▸ **RECORDS FOR THIS TASK**
════════════════════
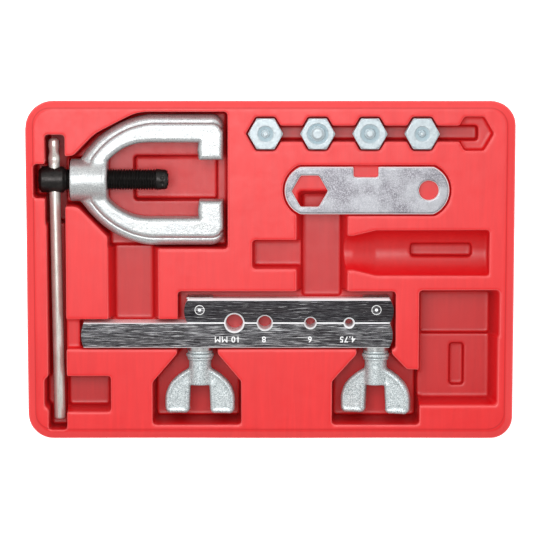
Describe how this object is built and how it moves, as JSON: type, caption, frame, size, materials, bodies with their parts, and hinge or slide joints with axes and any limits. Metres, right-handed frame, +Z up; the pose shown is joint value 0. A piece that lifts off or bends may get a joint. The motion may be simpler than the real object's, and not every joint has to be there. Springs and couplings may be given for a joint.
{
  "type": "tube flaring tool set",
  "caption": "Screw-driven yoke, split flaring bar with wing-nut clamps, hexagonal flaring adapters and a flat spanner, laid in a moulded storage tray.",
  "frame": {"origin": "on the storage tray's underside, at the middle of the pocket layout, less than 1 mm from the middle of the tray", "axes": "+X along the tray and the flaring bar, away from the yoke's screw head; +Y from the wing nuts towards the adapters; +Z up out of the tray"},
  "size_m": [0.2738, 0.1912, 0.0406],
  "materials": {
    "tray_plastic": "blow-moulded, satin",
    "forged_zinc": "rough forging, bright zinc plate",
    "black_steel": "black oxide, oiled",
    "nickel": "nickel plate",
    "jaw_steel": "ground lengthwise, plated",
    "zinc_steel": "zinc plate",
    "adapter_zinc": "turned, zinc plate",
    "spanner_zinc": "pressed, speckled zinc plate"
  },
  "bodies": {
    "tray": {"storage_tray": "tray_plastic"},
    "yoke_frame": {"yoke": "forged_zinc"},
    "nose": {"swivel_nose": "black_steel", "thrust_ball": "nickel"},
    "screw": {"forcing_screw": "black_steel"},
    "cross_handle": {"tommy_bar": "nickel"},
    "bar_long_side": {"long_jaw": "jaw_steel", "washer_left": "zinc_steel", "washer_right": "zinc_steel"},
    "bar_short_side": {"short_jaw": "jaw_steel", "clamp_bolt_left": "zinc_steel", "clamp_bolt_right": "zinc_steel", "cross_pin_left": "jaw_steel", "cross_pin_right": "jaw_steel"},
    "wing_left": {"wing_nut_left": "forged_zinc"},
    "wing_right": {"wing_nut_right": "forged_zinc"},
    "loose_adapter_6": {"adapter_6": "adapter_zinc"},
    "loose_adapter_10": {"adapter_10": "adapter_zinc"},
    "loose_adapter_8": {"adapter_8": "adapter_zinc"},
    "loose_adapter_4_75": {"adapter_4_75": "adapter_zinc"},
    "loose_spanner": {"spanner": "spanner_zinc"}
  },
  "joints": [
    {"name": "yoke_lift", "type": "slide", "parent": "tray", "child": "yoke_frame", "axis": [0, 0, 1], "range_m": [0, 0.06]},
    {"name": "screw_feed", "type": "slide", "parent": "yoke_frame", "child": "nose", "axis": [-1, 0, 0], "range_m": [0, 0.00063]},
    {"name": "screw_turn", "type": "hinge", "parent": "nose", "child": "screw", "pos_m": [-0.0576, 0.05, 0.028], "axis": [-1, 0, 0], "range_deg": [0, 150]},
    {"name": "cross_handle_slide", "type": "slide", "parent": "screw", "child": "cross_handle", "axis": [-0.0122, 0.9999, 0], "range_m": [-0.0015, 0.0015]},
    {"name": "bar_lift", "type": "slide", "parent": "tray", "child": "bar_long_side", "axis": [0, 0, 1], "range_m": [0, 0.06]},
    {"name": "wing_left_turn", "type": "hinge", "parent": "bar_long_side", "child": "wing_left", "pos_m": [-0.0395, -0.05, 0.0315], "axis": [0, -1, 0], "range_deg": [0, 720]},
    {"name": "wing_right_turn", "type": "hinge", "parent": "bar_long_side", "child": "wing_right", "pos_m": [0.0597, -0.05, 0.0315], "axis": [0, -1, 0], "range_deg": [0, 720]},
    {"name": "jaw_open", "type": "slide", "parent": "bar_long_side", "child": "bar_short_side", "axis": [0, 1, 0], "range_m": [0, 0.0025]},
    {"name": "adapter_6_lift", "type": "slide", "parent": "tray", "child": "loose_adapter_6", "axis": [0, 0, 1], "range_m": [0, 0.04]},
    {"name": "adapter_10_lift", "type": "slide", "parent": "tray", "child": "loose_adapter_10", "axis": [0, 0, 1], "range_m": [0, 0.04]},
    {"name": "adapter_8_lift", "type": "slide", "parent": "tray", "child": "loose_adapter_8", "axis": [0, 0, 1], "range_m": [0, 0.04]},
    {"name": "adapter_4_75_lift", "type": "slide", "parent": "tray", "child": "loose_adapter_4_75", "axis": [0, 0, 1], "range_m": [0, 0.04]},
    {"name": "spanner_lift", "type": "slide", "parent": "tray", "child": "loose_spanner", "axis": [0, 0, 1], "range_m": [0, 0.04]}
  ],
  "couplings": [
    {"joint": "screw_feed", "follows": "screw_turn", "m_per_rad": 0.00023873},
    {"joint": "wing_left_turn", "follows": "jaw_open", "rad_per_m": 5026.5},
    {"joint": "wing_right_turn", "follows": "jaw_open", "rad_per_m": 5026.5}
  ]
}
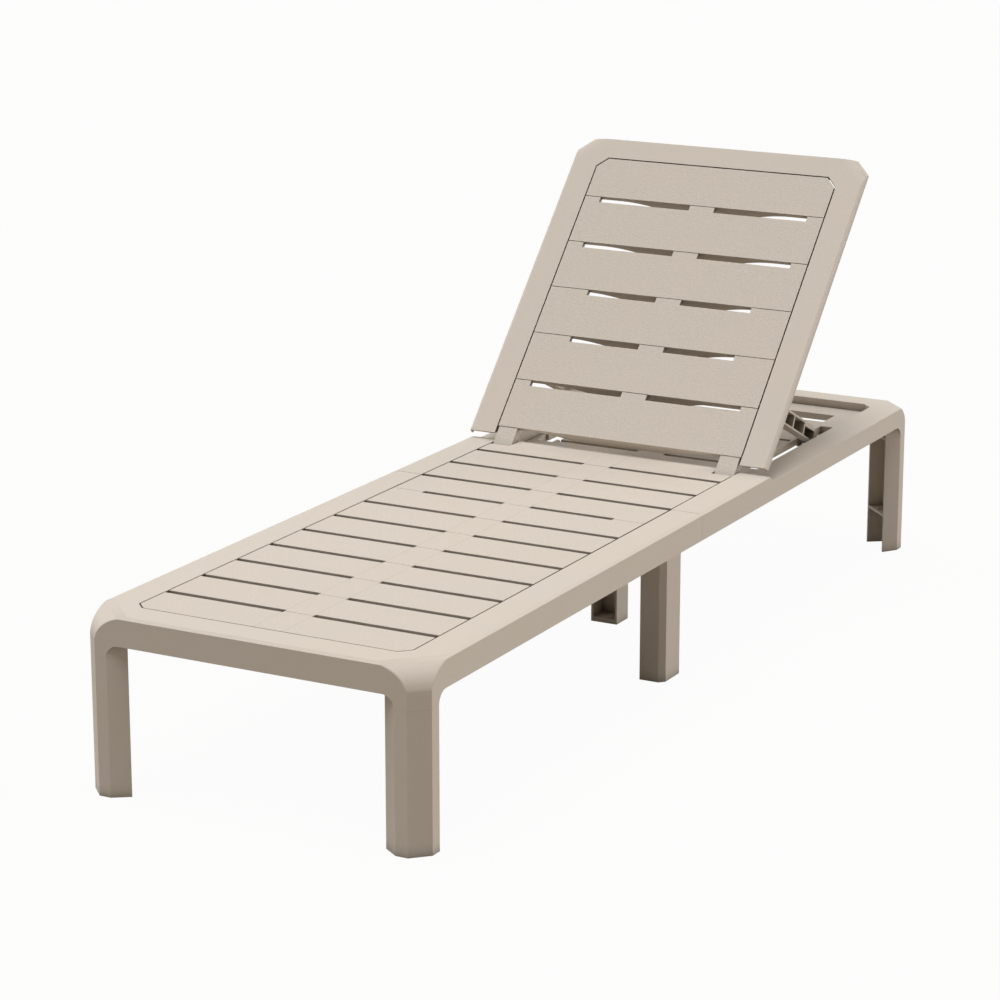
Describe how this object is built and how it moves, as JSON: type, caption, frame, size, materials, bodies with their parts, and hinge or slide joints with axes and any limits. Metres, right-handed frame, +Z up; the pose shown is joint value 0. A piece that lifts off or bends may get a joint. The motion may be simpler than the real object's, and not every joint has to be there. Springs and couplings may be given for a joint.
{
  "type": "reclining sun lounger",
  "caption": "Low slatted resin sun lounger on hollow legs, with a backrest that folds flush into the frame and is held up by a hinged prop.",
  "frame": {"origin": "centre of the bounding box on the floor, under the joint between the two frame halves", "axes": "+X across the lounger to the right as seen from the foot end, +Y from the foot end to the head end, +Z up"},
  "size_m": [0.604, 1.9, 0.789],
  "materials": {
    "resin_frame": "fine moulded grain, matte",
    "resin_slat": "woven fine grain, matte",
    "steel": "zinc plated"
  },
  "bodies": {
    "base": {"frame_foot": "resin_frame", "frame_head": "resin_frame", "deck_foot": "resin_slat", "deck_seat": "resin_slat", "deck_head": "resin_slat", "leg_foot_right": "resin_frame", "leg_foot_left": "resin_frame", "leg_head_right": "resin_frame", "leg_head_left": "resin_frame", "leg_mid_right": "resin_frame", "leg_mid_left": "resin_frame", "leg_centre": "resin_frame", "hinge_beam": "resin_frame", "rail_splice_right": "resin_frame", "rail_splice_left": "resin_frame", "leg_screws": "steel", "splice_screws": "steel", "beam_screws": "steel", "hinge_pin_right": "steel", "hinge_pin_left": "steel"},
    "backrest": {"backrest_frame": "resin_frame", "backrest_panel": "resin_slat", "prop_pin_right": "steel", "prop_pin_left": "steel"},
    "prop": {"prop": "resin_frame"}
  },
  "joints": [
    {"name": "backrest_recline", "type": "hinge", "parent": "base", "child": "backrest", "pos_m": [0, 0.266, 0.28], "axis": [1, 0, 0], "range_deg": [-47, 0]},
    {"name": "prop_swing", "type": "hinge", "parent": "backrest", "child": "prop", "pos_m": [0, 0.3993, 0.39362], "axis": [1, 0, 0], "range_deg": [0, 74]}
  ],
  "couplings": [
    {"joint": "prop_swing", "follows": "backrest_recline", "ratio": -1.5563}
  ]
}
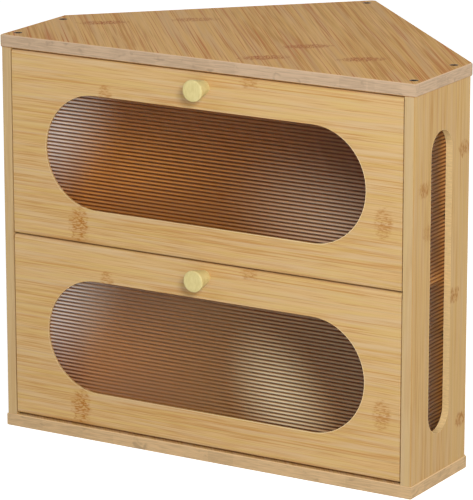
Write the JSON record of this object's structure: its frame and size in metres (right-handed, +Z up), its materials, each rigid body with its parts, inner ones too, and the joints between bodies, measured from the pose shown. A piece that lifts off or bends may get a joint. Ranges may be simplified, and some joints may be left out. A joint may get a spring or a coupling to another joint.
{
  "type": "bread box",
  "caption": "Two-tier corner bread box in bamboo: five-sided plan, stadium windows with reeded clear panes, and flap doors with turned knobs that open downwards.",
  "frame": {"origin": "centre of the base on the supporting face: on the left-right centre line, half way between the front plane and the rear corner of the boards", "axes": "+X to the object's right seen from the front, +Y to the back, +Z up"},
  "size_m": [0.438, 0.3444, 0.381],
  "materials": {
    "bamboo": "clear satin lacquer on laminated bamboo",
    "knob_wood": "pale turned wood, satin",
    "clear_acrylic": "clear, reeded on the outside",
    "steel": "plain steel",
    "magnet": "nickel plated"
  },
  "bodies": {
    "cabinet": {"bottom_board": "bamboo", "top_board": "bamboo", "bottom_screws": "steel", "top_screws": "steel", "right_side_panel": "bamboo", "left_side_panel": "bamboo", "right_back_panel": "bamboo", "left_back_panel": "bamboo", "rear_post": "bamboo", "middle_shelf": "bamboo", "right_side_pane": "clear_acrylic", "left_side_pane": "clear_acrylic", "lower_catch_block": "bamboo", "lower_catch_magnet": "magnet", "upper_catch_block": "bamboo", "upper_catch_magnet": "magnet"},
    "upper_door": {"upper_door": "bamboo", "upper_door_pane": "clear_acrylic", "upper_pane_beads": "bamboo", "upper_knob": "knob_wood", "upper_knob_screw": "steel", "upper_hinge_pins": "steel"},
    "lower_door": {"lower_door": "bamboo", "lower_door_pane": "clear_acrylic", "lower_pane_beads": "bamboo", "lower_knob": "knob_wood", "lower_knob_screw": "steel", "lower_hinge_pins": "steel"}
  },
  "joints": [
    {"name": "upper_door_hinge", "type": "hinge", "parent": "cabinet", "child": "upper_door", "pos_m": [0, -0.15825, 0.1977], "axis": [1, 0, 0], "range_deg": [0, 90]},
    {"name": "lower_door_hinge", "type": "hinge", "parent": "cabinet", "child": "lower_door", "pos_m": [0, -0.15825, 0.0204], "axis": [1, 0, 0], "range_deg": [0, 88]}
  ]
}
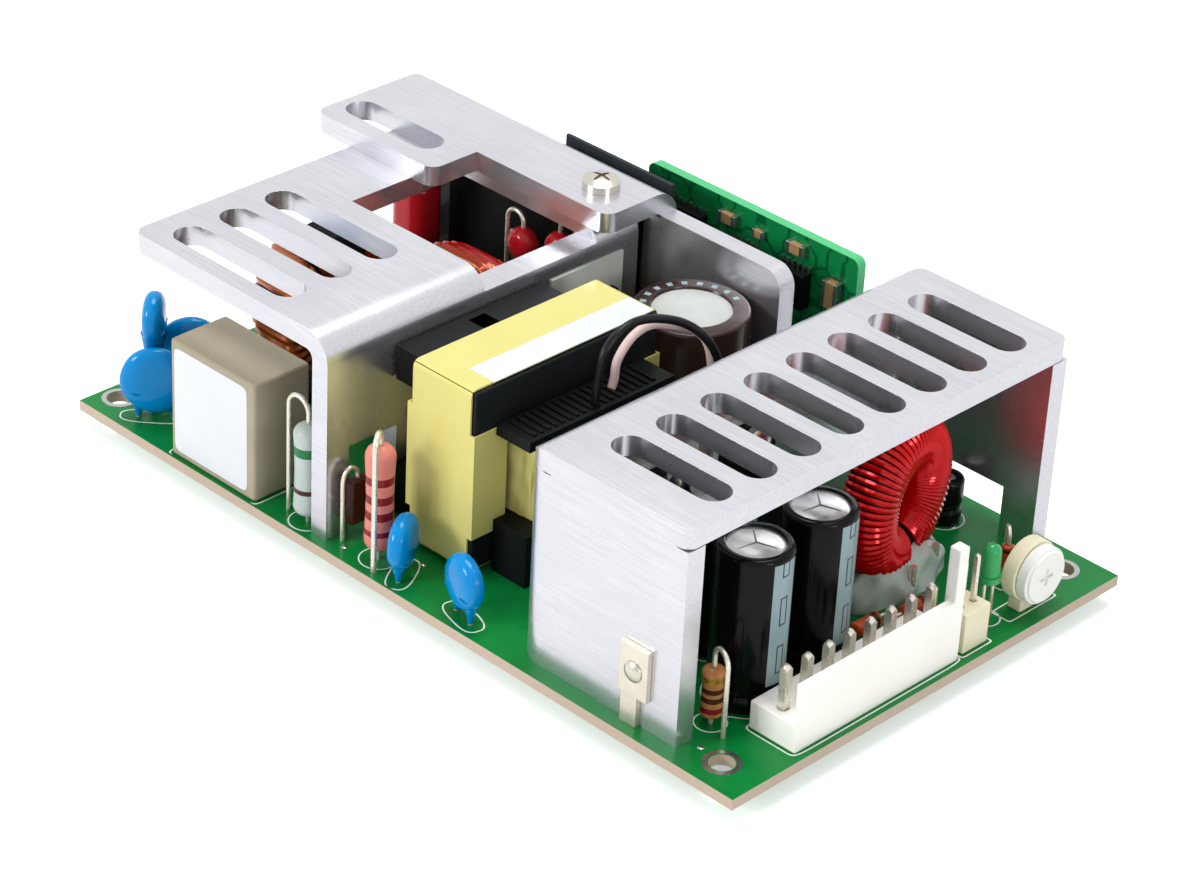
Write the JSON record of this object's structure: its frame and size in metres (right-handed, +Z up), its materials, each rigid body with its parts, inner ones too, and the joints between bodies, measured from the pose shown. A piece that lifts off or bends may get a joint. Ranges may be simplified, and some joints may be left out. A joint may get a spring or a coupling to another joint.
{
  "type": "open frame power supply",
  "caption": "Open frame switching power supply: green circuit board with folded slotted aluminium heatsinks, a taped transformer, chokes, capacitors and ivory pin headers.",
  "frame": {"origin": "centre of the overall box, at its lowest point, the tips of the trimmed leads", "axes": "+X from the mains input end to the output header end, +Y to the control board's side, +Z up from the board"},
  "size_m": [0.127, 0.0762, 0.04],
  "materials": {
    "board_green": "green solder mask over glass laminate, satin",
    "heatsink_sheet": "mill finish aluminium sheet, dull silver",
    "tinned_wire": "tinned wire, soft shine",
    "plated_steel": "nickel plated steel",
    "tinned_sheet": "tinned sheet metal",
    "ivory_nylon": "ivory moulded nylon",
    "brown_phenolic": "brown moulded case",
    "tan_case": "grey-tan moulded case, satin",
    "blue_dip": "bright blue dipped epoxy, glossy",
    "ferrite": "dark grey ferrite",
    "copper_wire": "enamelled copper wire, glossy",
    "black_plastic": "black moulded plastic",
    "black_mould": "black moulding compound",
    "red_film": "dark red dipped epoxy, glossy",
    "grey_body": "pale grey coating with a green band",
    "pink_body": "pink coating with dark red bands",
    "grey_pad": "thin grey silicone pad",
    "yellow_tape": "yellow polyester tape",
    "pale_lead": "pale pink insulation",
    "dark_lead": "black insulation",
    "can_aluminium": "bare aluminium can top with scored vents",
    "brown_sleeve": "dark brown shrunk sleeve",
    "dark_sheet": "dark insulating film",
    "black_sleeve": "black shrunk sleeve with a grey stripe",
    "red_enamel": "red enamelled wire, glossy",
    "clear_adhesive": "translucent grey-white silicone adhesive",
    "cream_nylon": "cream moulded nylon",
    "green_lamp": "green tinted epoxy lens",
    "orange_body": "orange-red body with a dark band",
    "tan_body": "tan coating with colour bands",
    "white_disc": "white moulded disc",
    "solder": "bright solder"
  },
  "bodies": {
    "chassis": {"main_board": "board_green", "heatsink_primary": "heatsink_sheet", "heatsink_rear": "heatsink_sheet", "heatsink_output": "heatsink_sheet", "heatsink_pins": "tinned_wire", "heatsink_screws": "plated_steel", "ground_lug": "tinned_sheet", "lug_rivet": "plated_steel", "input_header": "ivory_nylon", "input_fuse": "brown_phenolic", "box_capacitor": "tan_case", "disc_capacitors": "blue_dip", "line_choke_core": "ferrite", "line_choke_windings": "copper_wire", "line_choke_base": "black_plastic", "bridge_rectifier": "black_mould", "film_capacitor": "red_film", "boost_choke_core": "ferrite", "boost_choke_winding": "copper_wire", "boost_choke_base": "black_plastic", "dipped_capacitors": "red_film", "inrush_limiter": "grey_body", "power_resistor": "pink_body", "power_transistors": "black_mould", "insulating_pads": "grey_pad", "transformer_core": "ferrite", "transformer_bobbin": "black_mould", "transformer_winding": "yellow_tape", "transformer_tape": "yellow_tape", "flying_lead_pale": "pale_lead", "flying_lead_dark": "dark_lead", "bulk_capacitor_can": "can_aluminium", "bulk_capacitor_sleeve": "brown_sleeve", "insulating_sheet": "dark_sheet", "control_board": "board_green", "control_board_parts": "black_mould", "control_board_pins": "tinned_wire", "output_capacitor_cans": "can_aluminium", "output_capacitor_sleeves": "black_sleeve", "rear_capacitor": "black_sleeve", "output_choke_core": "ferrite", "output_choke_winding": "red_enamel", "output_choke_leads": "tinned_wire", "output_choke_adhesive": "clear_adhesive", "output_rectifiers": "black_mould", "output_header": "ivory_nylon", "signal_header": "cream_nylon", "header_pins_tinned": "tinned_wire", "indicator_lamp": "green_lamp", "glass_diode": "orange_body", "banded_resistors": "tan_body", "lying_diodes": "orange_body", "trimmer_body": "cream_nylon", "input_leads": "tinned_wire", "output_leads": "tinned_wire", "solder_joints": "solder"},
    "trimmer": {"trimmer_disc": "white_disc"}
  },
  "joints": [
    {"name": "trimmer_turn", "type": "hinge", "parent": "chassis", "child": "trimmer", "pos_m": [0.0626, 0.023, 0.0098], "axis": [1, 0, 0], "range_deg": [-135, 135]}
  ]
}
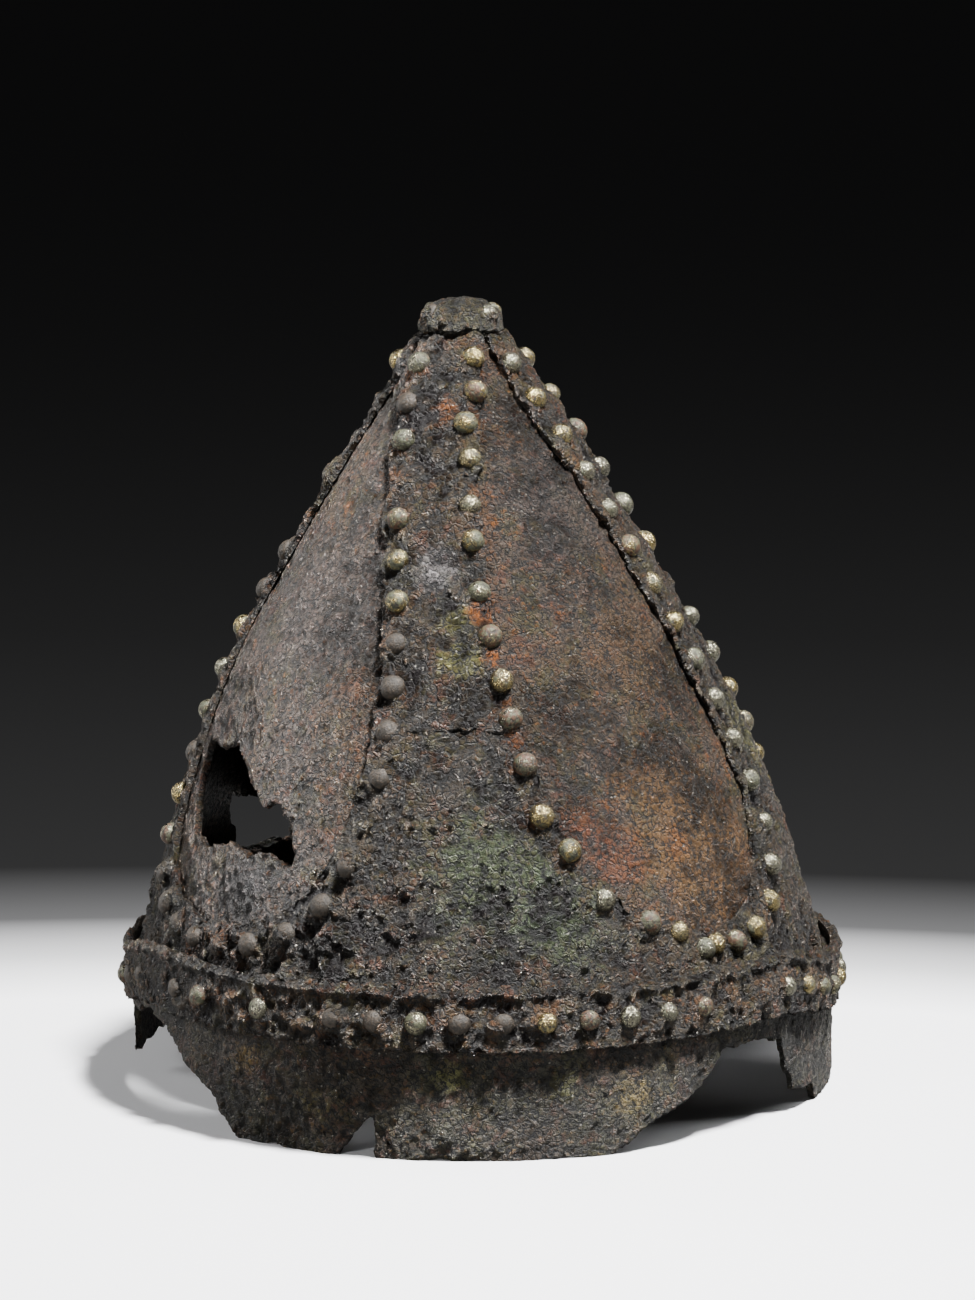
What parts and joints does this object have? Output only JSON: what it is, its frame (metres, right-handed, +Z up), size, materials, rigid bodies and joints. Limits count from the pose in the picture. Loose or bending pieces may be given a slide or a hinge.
════════════════════
▸ **EXERCISE INSTRUCTIONS**
Read the data above. Pull out each line in which the string "caption" appears.

▸ **TASK RESULT**
Describe how this object is built and how it moves, as JSON: type, caption, frame, size, materials, bodies with their parts, and hinge or slide joints with axes and any limits. Metres, right-handed frame, +Z up; the pose shown is joint value 0. A piece that lifts off or bends may get a joint. The motion may be simpler than the real object's, and not every joint has to be there. Springs and couplings may be given for a joint.
  "caption": "Screw-driven yoke, split flaring bar with wing-nut clamps, hexagonal flaring adapters and a flat spanner, laid in a moulded storage tray.",
Describe how this object is built and how it moves, as JSON: type, caption, frame, size, materials, bodies with their parts, and hinge or slide joints with axes and any limits. Metres, right-handed frame, +Z up; the pose shown is joint value 0. A piece that lifts off or bends may get a joint. The motion may be simpler than the real object's, and not every joint has to be there. Springs and couplings may be given for a joint.
  "caption": "Low slatted resin sun lounger on hollow legs, with a backrest that folds flush into the frame and is held up by a hinged prop.",
  "caption": "Two-tier corner bread box in bamboo: five-sided plan, stadium windows with reeded clear panes, and flap doors with turned knobs that open downwards.",
  "caption": "Open frame switching power supply: green circuit board with folded slotted aluminium heatsinks, a taped transformer, chokes, capacitors and ivory pin headers.",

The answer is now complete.